__Instruction__. All the data should come back exactly as it was given.

__Information provided__.
- - - - -

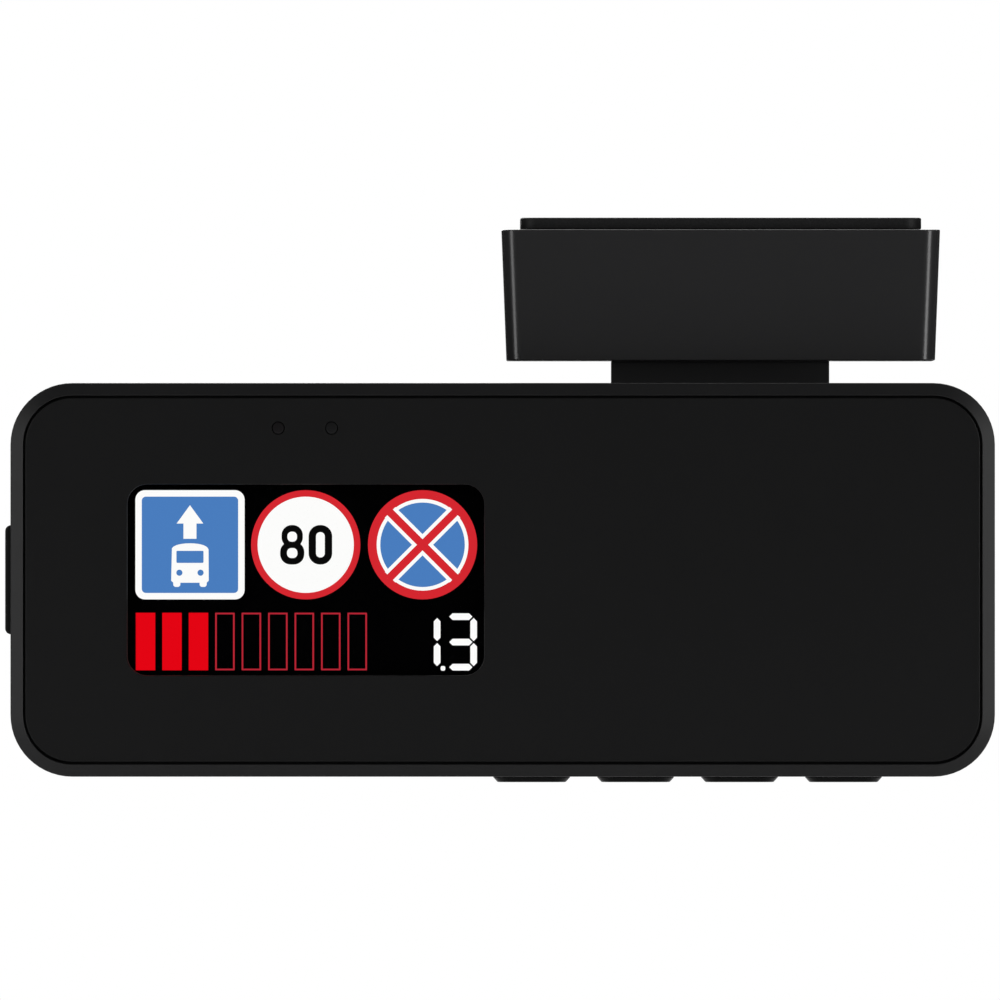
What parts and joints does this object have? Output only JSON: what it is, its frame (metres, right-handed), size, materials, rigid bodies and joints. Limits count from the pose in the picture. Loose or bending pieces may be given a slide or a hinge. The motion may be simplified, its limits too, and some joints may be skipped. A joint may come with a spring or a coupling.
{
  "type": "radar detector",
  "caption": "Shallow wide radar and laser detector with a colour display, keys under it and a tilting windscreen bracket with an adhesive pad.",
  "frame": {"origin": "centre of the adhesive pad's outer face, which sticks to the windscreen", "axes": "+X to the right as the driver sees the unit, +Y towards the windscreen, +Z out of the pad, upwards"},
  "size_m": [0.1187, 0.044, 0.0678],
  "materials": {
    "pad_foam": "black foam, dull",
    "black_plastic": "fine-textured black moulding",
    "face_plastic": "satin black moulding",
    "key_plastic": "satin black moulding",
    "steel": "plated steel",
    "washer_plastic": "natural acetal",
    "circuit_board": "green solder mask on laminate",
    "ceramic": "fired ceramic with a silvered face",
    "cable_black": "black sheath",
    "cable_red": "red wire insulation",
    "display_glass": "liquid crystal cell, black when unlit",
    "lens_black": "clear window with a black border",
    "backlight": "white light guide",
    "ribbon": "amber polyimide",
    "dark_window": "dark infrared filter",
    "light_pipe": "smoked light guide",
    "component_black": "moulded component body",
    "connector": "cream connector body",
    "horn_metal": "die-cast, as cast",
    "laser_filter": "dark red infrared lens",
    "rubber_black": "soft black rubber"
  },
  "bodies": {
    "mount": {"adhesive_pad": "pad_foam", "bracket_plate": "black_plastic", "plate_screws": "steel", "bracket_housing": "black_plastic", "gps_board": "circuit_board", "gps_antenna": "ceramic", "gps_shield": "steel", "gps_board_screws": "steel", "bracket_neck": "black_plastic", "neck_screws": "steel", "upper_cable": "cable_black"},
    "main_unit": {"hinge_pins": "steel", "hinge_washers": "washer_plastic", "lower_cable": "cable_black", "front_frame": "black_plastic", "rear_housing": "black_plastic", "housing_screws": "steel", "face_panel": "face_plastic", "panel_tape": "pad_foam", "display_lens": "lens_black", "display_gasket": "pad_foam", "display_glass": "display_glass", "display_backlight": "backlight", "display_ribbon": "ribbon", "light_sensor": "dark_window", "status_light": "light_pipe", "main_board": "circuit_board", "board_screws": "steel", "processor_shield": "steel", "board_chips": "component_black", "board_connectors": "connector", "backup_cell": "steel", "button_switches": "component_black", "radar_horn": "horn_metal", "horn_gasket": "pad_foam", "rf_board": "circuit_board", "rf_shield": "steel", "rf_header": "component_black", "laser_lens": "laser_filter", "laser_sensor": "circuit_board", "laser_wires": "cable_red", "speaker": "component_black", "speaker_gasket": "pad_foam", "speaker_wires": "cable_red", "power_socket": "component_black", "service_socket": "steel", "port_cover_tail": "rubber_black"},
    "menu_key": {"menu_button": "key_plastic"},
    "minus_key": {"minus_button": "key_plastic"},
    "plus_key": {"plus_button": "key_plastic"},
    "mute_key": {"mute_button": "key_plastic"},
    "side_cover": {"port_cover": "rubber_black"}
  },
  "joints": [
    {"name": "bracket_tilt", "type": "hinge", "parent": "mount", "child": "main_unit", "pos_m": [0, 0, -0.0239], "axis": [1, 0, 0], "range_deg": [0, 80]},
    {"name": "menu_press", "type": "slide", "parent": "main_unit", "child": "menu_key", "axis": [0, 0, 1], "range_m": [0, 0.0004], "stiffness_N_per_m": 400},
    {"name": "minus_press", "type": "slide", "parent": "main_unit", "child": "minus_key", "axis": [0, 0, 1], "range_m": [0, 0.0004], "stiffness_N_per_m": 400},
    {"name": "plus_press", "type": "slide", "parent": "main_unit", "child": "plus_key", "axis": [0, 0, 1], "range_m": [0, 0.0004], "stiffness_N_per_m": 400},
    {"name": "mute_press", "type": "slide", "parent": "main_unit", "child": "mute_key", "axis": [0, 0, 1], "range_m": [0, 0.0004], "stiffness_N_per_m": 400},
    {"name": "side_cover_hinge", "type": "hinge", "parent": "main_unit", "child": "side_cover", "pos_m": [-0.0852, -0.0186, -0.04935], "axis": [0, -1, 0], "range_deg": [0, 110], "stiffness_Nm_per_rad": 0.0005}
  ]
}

- - - - -

__Exercise answer__.
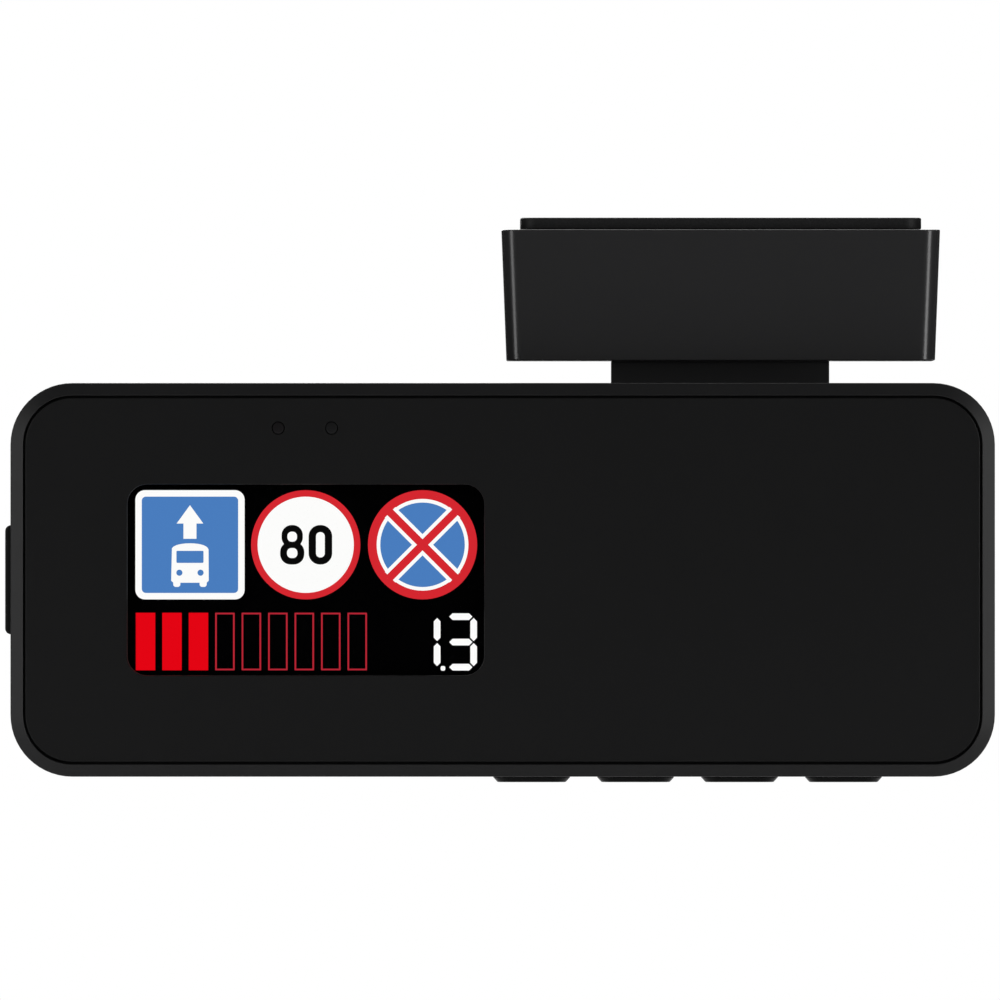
What parts and joints does this object have? Output only JSON: what it is, its frame (metres, right-handed), size, materials, rigid bodies and joints. Limits count from the pose in the picture. Loose or bending pieces may be given a slide or a hinge. The motion may be simplified, its limits too, and some joints may be skipped. A joint may come with a spring or a coupling.
{
  "type": "radar detector",
  "caption": "Shallow wide radar and laser detector with a colour display, keys under it and a tilting windscreen bracket with an adhesive pad.",
  "frame": {"origin": "centre of the adhesive pad's outer face, which sticks to the windscreen", "axes": "+X to the right as the driver sees the unit, +Y towards the windscreen, +Z out of the pad, upwards"},
  "size_m": [0.1187, 0.044, 0.0678],
  "materials": {
    "pad_foam": "black foam, dull",
    "black_plastic": "fine-textured black moulding",
    "face_plastic": "satin black moulding",
    "key_plastic": "satin black moulding",
    "steel": "plated steel",
    "washer_plastic": "natural acetal",
    "circuit_board": "green solder mask on laminate",
    "ceramic": "fired ceramic with a silvered face",
    "cable_black": "black sheath",
    "cable_red": "red wire insulation",
    "display_glass": "liquid crystal cell, black when unlit",
    "lens_black": "clear window with a black border",
    "backlight": "white light guide",
    "ribbon": "amber polyimide",
    "dark_window": "dark infrared filter",
    "light_pipe": "smoked light guide",
    "component_black": "moulded component body",
    "connector": "cream connector body",
    "horn_metal": "die-cast, as cast",
    "laser_filter": "dark red infrared lens",
    "rubber_black": "soft black rubber"
  },
  "bodies": {
    "mount": {"adhesive_pad": "pad_foam", "bracket_plate": "black_plastic", "plate_screws": "steel", "bracket_housing": "black_plastic", "gps_board": "circuit_board", "gps_antenna": "ceramic", "gps_shield": "steel", "gps_board_screws": "steel", "bracket_neck": "black_plastic", "neck_screws": "steel", "upper_cable": "cable_black"},
    "main_unit": {"hinge_pins": "steel", "hinge_washers": "washer_plastic", "lower_cable": "cable_black", "front_frame": "black_plastic", "rear_housing": "black_plastic", "housing_screws": "steel", "face_panel": "face_plastic", "panel_tape": "pad_foam", "display_lens": "lens_black", "display_gasket": "pad_foam", "display_glass": "display_glass", "display_backlight": "backlight", "display_ribbon": "ribbon", "light_sensor": "dark_window", "status_light": "light_pipe", "main_board": "circuit_board", "board_screws": "steel", "processor_shield": "steel", "board_chips": "component_black", "board_connectors": "connector", "backup_cell": "steel", "button_switches": "component_black", "radar_horn": "horn_metal", "horn_gasket": "pad_foam", "rf_board": "circuit_board", "rf_shield": "steel", "rf_header": "component_black", "laser_lens": "laser_filter", "laser_sensor": "circuit_board", "laser_wires": "cable_red", "speaker": "component_black", "speaker_gasket": "pad_foam", "speaker_wires": "cable_red", "power_socket": "component_black", "service_socket": "steel", "port_cover_tail": "rubber_black"},
    "menu_key": {"menu_button": "key_plastic"},
    "minus_key": {"minus_button": "key_plastic"},
    "plus_key": {"plus_button": "key_plastic"},
    "mute_key": {"mute_button": "key_plastic"},
    "side_cover": {"port_cover": "rubber_black"}
  },
  "joints": [
    {"name": "bracket_tilt", "type": "hinge", "parent": "mount", "child": "main_unit", "pos_m": [0, 0, -0.0239], "axis": [1, 0, 0], "range_deg": [0, 80]},
    {"name": "menu_press", "type": "slide", "parent": "main_unit", "child": "menu_key", "axis": [0, 0, 1], "range_m": [0, 0.0004], "stiffness_N_per_m": 400},
    {"name": "minus_press", "type": "slide", "parent": "main_unit", "child": "minus_key", "axis": [0, 0, 1], "range_m": [0, 0.0004], "stiffness_N_per_m": 400},
    {"name": "plus_press", "type": "slide", "parent": "main_unit", "child": "plus_key", "axis": [0, 0, 1], "range_m": [0, 0.0004], "stiffness_N_per_m": 400},
    {"name": "mute_press", "type": "slide", "parent": "main_unit", "child": "mute_key", "axis": [0, 0, 1], "range_m": [0, 0.0004], "stiffness_N_per_m": 400},
    {"name": "side_cover_hinge", "type": "hinge", "parent": "main_unit", "child": "side_cover", "pos_m": [-0.0852, -0.0186, -0.04935], "axis": [0, -1, 0], "range_deg": [0, 110], "stiffness_Nm_per_rad": 0.0005}
  ]
}